Without modern CPUs, home video editing would not be practical (and hence the market for DV camcorders would be much smaller.)
You obviously haven't tried compressing 2 hours of video into DVD-quality MPEG-2, let alone trying to compress it into DivX to send home videos to some relatives.
Would we really need more than 800 MHz on a home computer? I have a 1.7 GHz P4 laptop, and a 1.1 GHz Athlon. Upgrading to a Barton 3000+ (2 GHz or so actual clockrate, but much more efficient per clock than my current TBird) would take my 14-hour encoding jobs down to 7 hours. A difference between taking most of the day and running while I sleep.
And reencoding 1080i HDTV recordings into a more managable size... yikes... I've had 24 hour encoding jobs before.
So my suggestion: Go buy a DV camcorder, or an HDTV tuner card. I guarantee you you'll be desperate to upgrade that poke-ass 800 MHz machine in under two weeks.

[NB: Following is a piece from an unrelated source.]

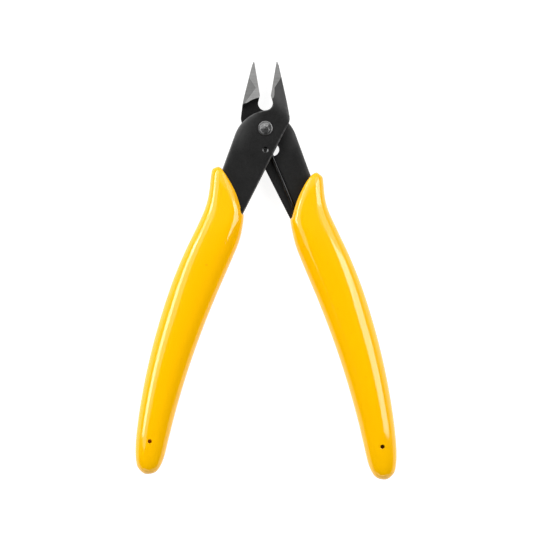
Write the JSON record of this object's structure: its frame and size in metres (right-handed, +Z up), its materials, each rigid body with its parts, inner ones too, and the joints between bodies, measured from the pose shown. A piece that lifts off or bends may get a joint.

retrorocket.o not found, launch anyway?
You're quite right, you can't change the work function of a pure metal - but if you have a blend of materials, they will have to equilibrate, as the energies of the electrons in one material will have higher energies than the electrons in the other. Therefore, electrons will move from one material to the other like water flowing downhill, until the average energies of the electrons in the material are uniform between domains (or atoms) of the different materials. This yields a single Fermi level, which is described as the average energy of the electrons in the material. By varying the quantities of the materials (here, nickel and silicon), you can change the fermi level of the material, thereby changing the work function of the material. So, while you can't change the work function of a pure metal (you'd have to apply an impossibly obscene amount of charge to do so), you can make different blends.